Things get even more complicated when these boundaries shift over cultures and societies. Mentioning the concept of “philanthropy” to North-American students or to African students have different implications, when the former immediately think at Bill Gates, Mark Zuckerberg and their megaphilanthropies, and the latter think at a rooted solidarity system which very often is not institutionalized.

How to deal with this complexity? Some students in class argued that it is an illusion to say that definitions help. Whether you define a nonprofit organization through a legal approach (your organization is a nonprofit if it falls under a category defined by law), or through a functional approach (your organization is a nonprofit if it demonstrates to respond to specific functions or respond to specific needs) you are not safe: once you have peacefully reached a conclusion of what is “in” and what is “out” the sector, exceptions start flourishing.

Universities have paved the way to attempt classifications and definitions of the nonprofit sector, with a global breadth even 20 years ago. Scholars, think tanks and networks try to collect (and manage!) comparative data on the nonprofit sector and philanthropy – either to monitor global giving in terms of numbers or across different contexts, or to monitor political barriers and incentives to foster philanthropy and civil society around the globe. These sources – and many others – are priceless to show the effort in collecting data of such a diverse and vast sector as the one we call “nonprofit”.

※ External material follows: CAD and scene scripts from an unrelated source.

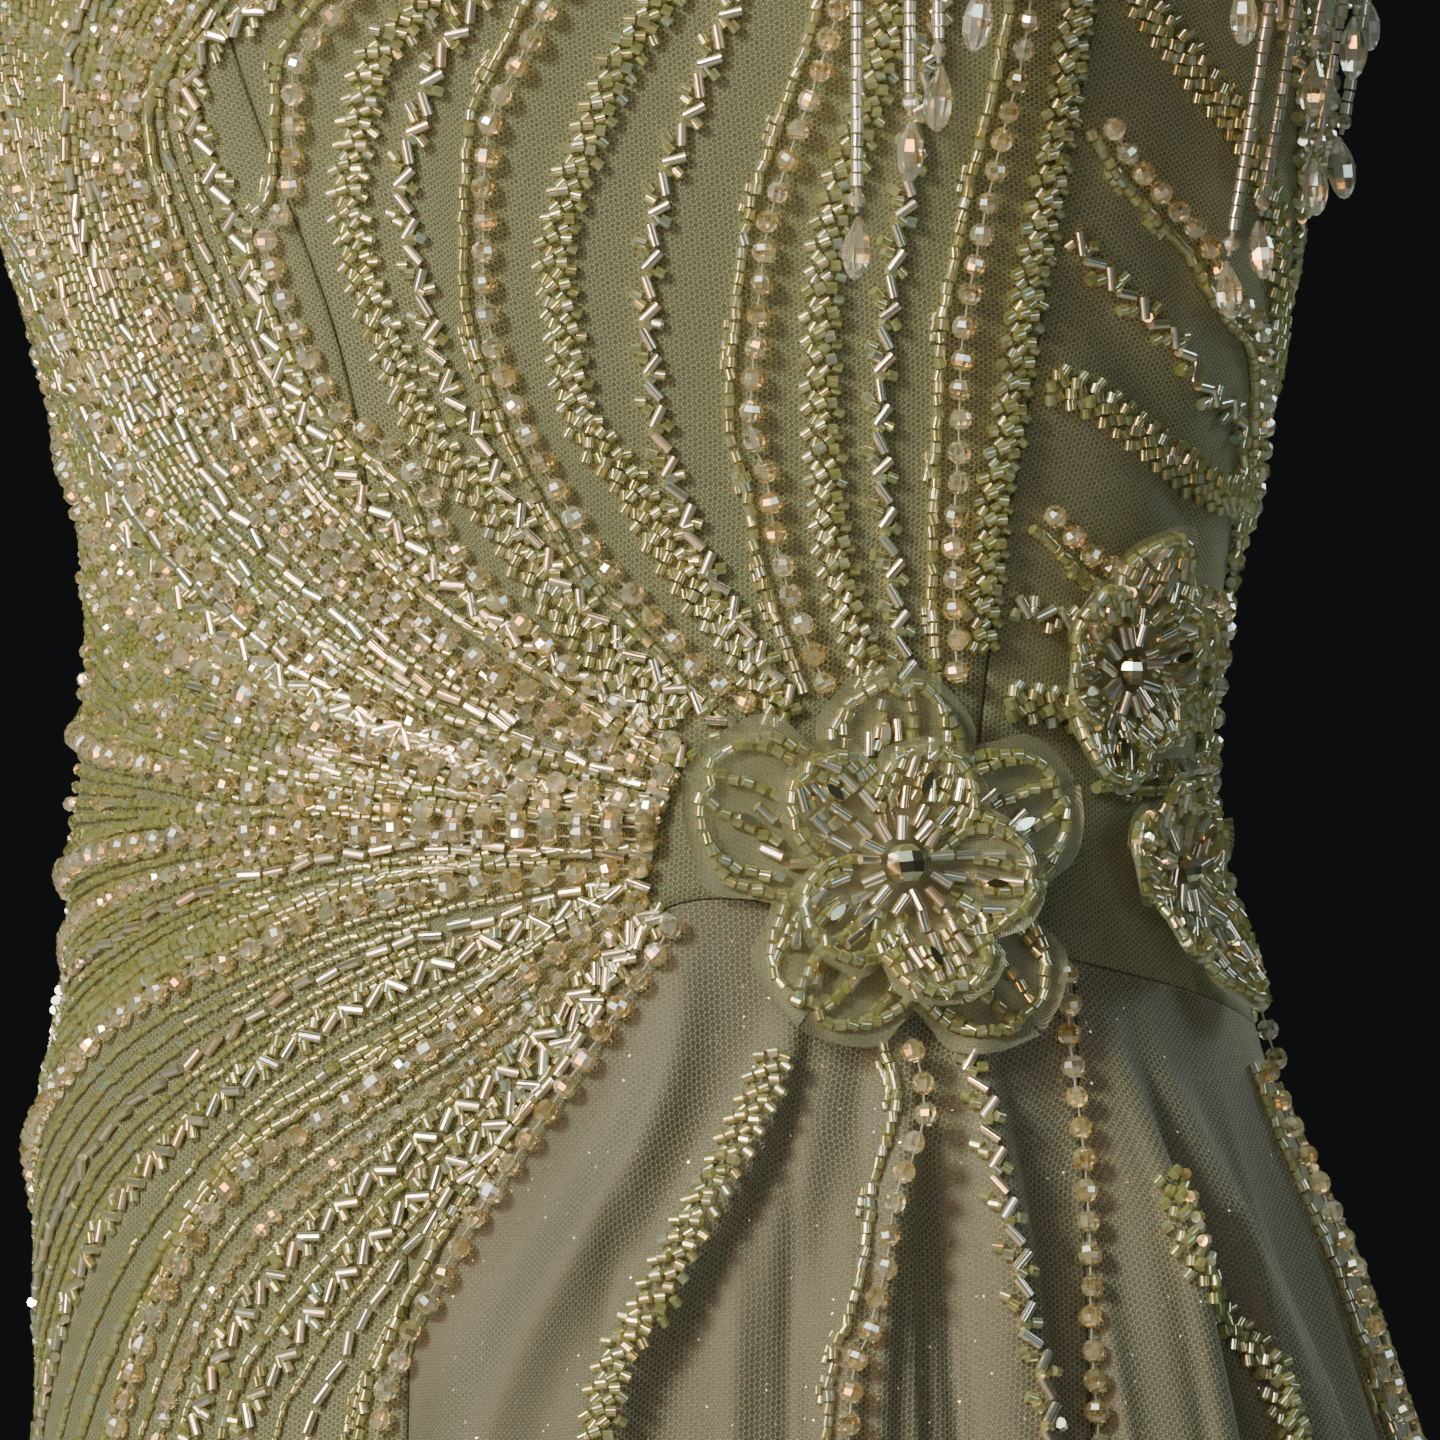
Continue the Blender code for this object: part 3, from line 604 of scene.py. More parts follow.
def organza(name, thread, cell):
    """Stiff sheer weave with a fine square grid."""
    made, tree, shader = blank_material(name)
    uv = node(tree, "ShaderNodeUVMap", uv_map="weave").outputs[0]
    parts = node(tree, "ShaderNodeSeparateXYZ", {0: uv})
    wave = 2.0 * math.pi / cell
    lines = [maths(tree, "COSINE", maths(tree, "MULTIPLY", parts.outputs[k], wave)) for k in (0, 1)]
    crossed = maths(tree, "MAXIMUM", lines[0], lines[1])
    weave = smooth_range(tree, crossed, 0.1, 0.9)
    cloudy = clouds(tree, uv, 90.0, 3.0).outputs[0]
    tint = blend_colour(tree, smooth_range(tree, cloudy, 0.3, 0.7), (*thread, 1.0),
                        (*[c * 0.72 for c in thread], 1.0))
    bump = node(tree, "ShaderNodeBump", {"Height": weave, "Distance": 0.0001, "Strength": 0.6})
    feed(tree, shader, {
        "Base Color": tint, "Alpha": smooth_range(tree, weave, 0.0, 1.0, 0.30, 0.80),
        "Normal": bump.outputs[0], "Roughness": 0.38, "Sheen Weight": 0.35, "Specular IOR Level": 0.6,
    })
    return made


# Lined glass from the middle of a bead to its rim, as seen: the golden glass round its lining, and painted
# shade that darkens it towards the rim.
LINED_RIM_SHADE = (
    (0.0, (1.0, 1.0, 1.0)), (0.25, (0.97, 0.98, 0.93)), (0.55, (0.84, 0.84, 0.62)), (1.0, (0.60, 0.58, 0.32)),
)
# The same for silver-lined glass: golden glass round the lining, and painted shade towards the rim.
SILVER_RIM_SHADE = (
    (0.0, (1.0, 1.0, 1.0)), (0.28, (0.92, 0.93, 0.92)), (0.48, (0.86, 0.78, 0.50)), (1.0, (0.62, 0.54, 0.28)),
)


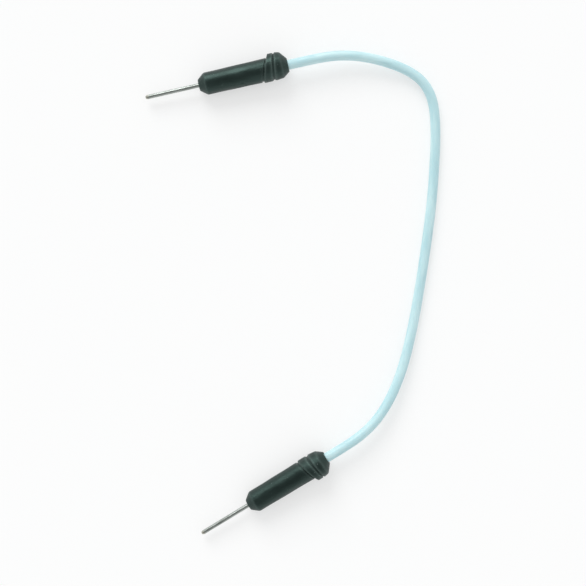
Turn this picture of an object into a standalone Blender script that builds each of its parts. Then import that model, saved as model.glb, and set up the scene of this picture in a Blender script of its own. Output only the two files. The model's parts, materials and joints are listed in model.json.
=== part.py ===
"""A flexible jumper wire with a moulded plug and a round pin on each end.

Metres, +Z up. The wire lies on the plane z = 0, as it comes to rest on a bench, with the origin
at the middle of the space that its two plugs take up. Each plug is built along its own +X, from
the flat nose at 0 towards the wire, and an empty puts it in its place.
"""

import math

import bmesh
import bpy
import numpy as np
from mathutils import Matrix, Vector

MM = 0.001

# Wire: a stranded core in an extruded jacket.
JACKET_DIAMETER = 1.40 * MM
JACKET_WALL = 0.32 * MM
CORE_DIAMETER = 0.60 * MM
TUBE_POINT_SPACING = 2.8 * MM
TUBE_BEVEL_RESOLUTION = 2

# Moulded housing, measured along the plug from its nose. Behind the body comes a collar of two
# ribs. Its front leans, and it stands out more on one side than on the other.
HOUSING_LENGTH = 13.0 * MM
NOSE_FACE_RADIUS = 0.80 * MM
NOSE_LENGTH = 1.00 * MM
NOSE_FACE_ROUNDING = 0.30 * MM
NOSE_EDGE_ROUNDING = 0.80 * MM
BODY_FRONT_RADIUS = 1.58 * MM
BODY_REAR_RADIUS = 1.65 * MM
GROOVE_WIDTH = 0.30 * MM
GROOVE_DEPTH = 0.12 * MM
COLLAR_START = 9.80 * MM
COLLAR_RADIUS = 1.96 * MM
COLLAR_EDGE = 0.12 * MM
COLLAR_GROOVE_START = 10.75 * MM
COLLAR_GROOVE_FLOOR = 10.95 * MM
COLLAR_GROOVE_END = 11.20 * MM
COLLAR_GROOVE_DEPTH = 0.20 * MM
COLLAR_REAR_RADIUS = 1.84 * MM
COLLAR_ROUNDING = 0.45 * MM
COLLAR_SLANT = 0.60 * MM
COLLAR_OFFSET = 0.20 * MM
REAR_CONE_LENGTH = 0.90 * MM
REAR_FACE_RADIUS = 0.95 * MM

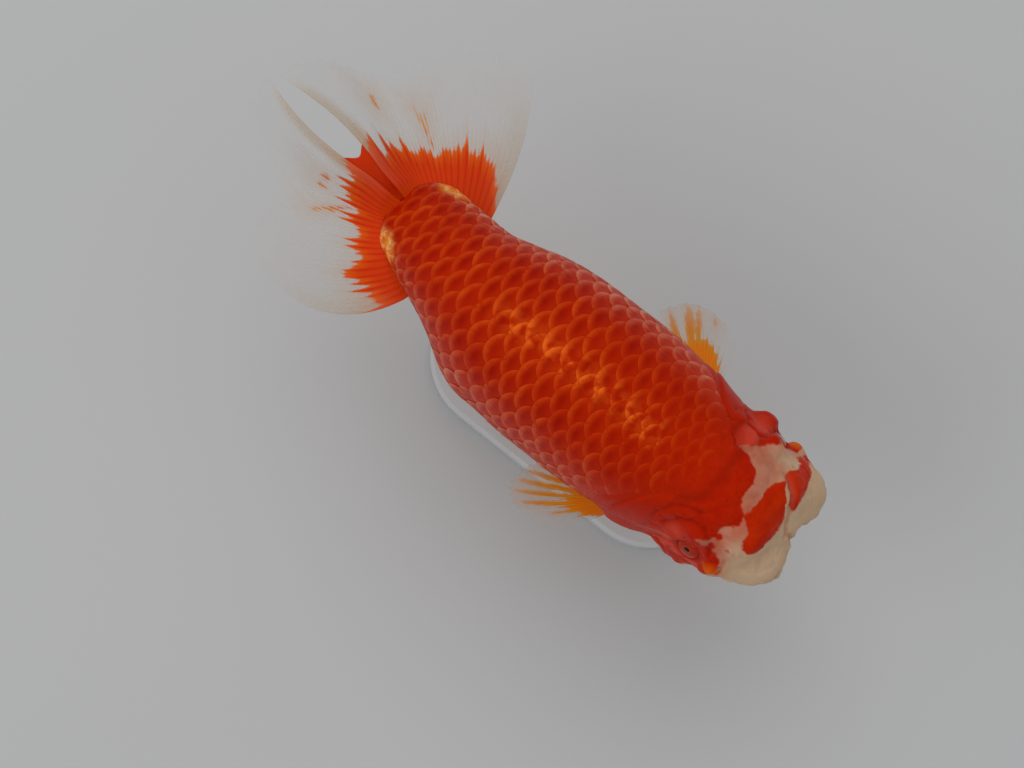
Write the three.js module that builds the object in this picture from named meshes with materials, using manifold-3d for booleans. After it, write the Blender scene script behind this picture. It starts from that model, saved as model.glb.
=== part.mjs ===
// A life-size museum model of a ranchu goldfish, swimming with its tail swung to its left,
// on a plain stand.
//
// Frame: millimetres, +X towards the fish's snout, +Y to its left, +Z up. The origin is the middle of the
// underside of the stand's base. Stations along the fish are distances d behind the tip of the snout, and
// heights w are measured from the fish's own level line, which lies FISH_HEIGHT above the floor.
import * as THREE from "three";
import { mergeVertices } from "three/addons/utils/BufferGeometryUtils.js";
import Module from "manifold-3d";

const wasm = await Module();
wasm.setup();

// ---------------------------------------------------------------- driving dimensions

const BODY_LENGTH = 121; // snout to the end of the tail stalk
const SNOUT_X = 60; // the stand's middle is this far behind the snout
const FISH_HEIGHT = 62; // the level line above the floor
const CUT = 0.3; // width of the thin cuts between neighbouring parts

// The spine is straight to BEND_START, turns left by BEND_ANGLE up to BEND_END and is straight again.
const BEND_START = 76;
const BEND_END = 100;
const BEND_ANGLE = THREE.MathUtils.degToRad(14);

const SNOUT_ROUNDING = 11; // how far back the blunt face takes to reach full size
const SNOUT_BLUNTNESS = 2.4;
const STALK_ROUNDING = 9; // the same at the end of the tail stalk
const STALK_BLUNTNESS = 2;
const SECTION_POWER = 2.2; // 2 is an ellipse; the body is a little fuller than one

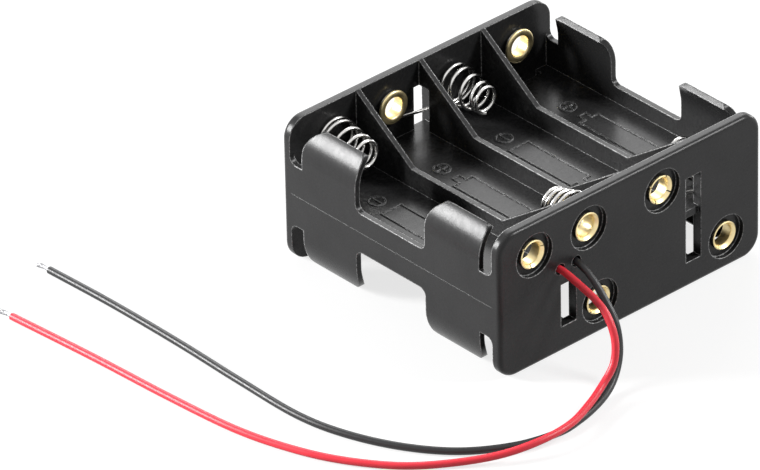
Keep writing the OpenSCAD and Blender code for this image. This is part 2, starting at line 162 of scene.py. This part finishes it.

The complexity of this fast moving sector is not at all unique. Several disciplines, especially in the broad field of social sciences, share the same, constant need of updating, including, excluding, exploring, defining, categorizing, conceptualizing, as it is typical in developing fields of knowledge. What I learned from students is that the best way to leave them satisfied, within this complexity, is not to stress boundaries, but rather to acknowledge and nurture this continuous need of searching and comparing, exploring and discussing with peers of different countries. What I learned from students is that dealing with complexity is much more than a learning goal decided and imposed from the teacher or the programme, but a desire, a need coming directly from those who face this complexity every day in their truly global classes.

Welcome to a new generation of future managers, who are used – much more than us, millennials of the first years – to deal with complexity and to feel at ease.